И «Монументальная пропаганда», и «Замысел», и последующие части «Чонкина» не превзошли и «Чонкина» первоначального, и «Путем взаимной переписки», и «Шапку»…
10
Но это все так, отступления от темы: Войнович провоцирует на них не только книжкой своей, но и своими интервью, — у газетной критики он стал на время сладкой темой, пока история с Владимиром Сорокиным не отвлекла их силы…

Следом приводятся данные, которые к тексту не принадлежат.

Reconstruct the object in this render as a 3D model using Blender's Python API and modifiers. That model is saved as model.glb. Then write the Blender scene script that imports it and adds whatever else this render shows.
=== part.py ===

Смешна и нелепа мысль о том, что Войнович-де завидует Солженицыну. Это невозможно — именно но причине качества дарования Войновича. Если бы — представим на мгновенье — Войновичу вкололи дозу Солженицына, он бы аллергией покрылся. Анафилактический шок. Потому что Солженицын никогда к смеховой культуре не прикасался, ничего общего с ней не имел, она полностью противоречит природе его дарования. Нет ничего, кроме сарказма! Причем гневного. Представим себе еще на мгновенье обратный вариант: Солженицыну сделали прививку Войновичем. Солженицын — монологист, он говорит только сам и слышит себя (и действует только в «своих» интересах). Он понимает только «свою» Россию. Он не может участвовать ни с кем ни в каком диспуте, ни в каком «круглом столе». Он не диалогичен, не слышит возражений не потому, что он такой нехороший, а потому что он — такой. Другой, чем Войнович.

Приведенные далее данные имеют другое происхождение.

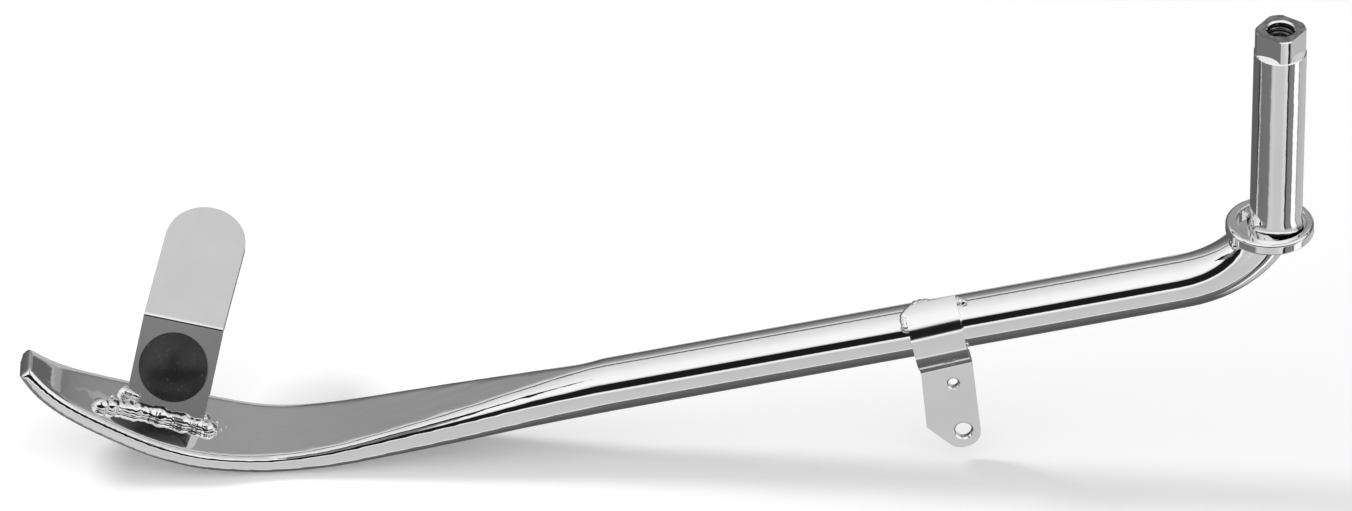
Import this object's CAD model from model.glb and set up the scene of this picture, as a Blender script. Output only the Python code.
"""Looks of the chrome side stand leg: materials, polished copies of CAD nodes, welds and studio."""
import math

import bpy
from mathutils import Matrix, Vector, noise as field
from mathutils.bvhtree import BVHTree


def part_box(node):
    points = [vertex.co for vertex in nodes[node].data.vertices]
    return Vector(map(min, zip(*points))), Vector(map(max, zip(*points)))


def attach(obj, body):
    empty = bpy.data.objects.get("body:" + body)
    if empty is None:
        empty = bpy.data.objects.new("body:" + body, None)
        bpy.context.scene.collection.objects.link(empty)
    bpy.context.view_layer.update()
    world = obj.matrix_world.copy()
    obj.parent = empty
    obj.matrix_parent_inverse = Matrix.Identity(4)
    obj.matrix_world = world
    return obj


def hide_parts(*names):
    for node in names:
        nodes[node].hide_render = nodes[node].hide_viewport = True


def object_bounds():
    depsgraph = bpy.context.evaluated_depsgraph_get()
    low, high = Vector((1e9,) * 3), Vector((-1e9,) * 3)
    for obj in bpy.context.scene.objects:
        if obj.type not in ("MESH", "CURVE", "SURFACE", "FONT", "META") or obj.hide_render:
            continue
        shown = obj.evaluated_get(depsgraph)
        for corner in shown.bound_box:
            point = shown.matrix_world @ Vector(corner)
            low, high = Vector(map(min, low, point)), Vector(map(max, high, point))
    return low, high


CAM_TARGET = Vector((-0.17586, -0.0061, -0.01226))
CAM_DISTANCE = 4.5
CAM_ELEVATION = math.radians(35.0)
CAM_LENS = 408.6
CAM_SENSOR = 36.0

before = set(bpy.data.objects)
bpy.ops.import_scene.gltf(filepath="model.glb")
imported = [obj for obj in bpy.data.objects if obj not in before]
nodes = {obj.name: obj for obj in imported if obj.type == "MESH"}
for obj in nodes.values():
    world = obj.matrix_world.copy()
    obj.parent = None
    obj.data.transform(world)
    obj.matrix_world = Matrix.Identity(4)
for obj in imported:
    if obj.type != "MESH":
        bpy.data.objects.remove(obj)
size_start = [list(v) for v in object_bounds()]


# ---------------------------------------------------------------- node helpers
def new_material(name):
    mat = bpy.data.materials.new(name)
    mat.use_nodes = True
    mat.node_tree.nodes.clear()
    return mat, mat.node_tree


def add(tree, kind, **values):
    node = tree.nodes.new(kind)
    for key, value in values.items():
        if hasattr(node, key):
            setattr(node, key, value)
        else:
            node.inputs[key.replace("_", " ")].default_value = value
    return node


def ramp(tree, source, stops, mode="LINEAR"):
    node = tree.nodes.new("ShaderNodeValToRGB")
    band = node.color_ramp
    band.interpolation = mode
    while len(band.elements) > 1:
        band.elements.remove(band.elements[-1])
    for i, (at, value) in enumerate(stops):
        colour = value if isinstance(value, tuple) else (value, value, value)
        spot = band.elements[0] if i == 0 else band.elements.new(at)
        spot.position = at
        spot.color = (*colour, 1.0)
    tree.links.new(source, node.inputs[0])
    return node.outputs["Color"]


def noise(tree, scale, detail=3.0, roughness=0.55, coords=None):
    node = tree.nodes.new("ShaderNodeTexNoise")
    node.inputs["Scale"].default_value = scale
    node.inputs["Detail"].default_value = detail
    node.inputs["Roughness"].default_value = roughness
    if coords is not None:
        tree.links.new(coords, node.inputs["Vector"])
    return node.outputs["Fac"]


def maths(tree, op, a, b=None, c=None, clamp=False):
    node = tree.nodes.new("ShaderNodeMath")
    node.operation = op
    node.use_clamp = clamp
    for slot, value in enumerate((a, b, c)):
        if value is None:
            continue
        if isinstance(value, (int, float)):
            node.inputs[slot].default_value = value
        else:
            tree.links.new(value, node.inputs[slot])
    return node.outputs[0]


def smooth(tree, value, low, high, out_low=0.0, out_high=1.0):
    node = tree.nodes.new("ShaderNodeMapRange")
    node.interpolation_type = "SMOOTHSTEP"
    tree.links.new(value, node.inputs["Value"])
    node.inputs["From Min"].default_value = low
    node.inputs["From Max"].default_value = high
    node.inputs["To Min"].default_value = out_low
    node.inputs["To Max"].default_value = out_high
    return node.outputs["Result"]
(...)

И безапелляционность, гневливость, даже несправедливость, упрямство в заблуждениях в Солженицыне неизбежны — вместе со всем его даром. Потому что иначе Солженицын не был бы Солженицыным — и не выдержал бы ни своего пути, ни своих заблуждений. На том стоит — и только. Солженицын всегда будет убежден в своей абсолютной правоте. А окружающие — не только те, что из породы «солжефреников», но и те, кто как читатель оказался либо под влиянием, либо изначально близок комплексу его идей — будут эту уверенность и убежденность в нем поддерживать.
Вот такая история.
Я только не понимаю, почему Войнович обижается на rex, кто категорически не приемлет его точку зрения на «идолизирование» Солженицына, на его вызывающее самомнение. Обижаться может Солженицын — в силу, опять-таки, своего глубоко серьезного (и обидчивого) отношения к разным проявлениям жизни. Вот был Богров евреем, а Солженицын как бы от лица русского народа обиделся на весь еврейский народ. (Хотя русский народ этого ему не поручал). И много чего по этому поводу написал. А Войнович? Войнович обиделся на реакцию, о чем свидетельствуют его ответы на письма Е. Ц. и Л. К. Чуковских, приведенные в книге.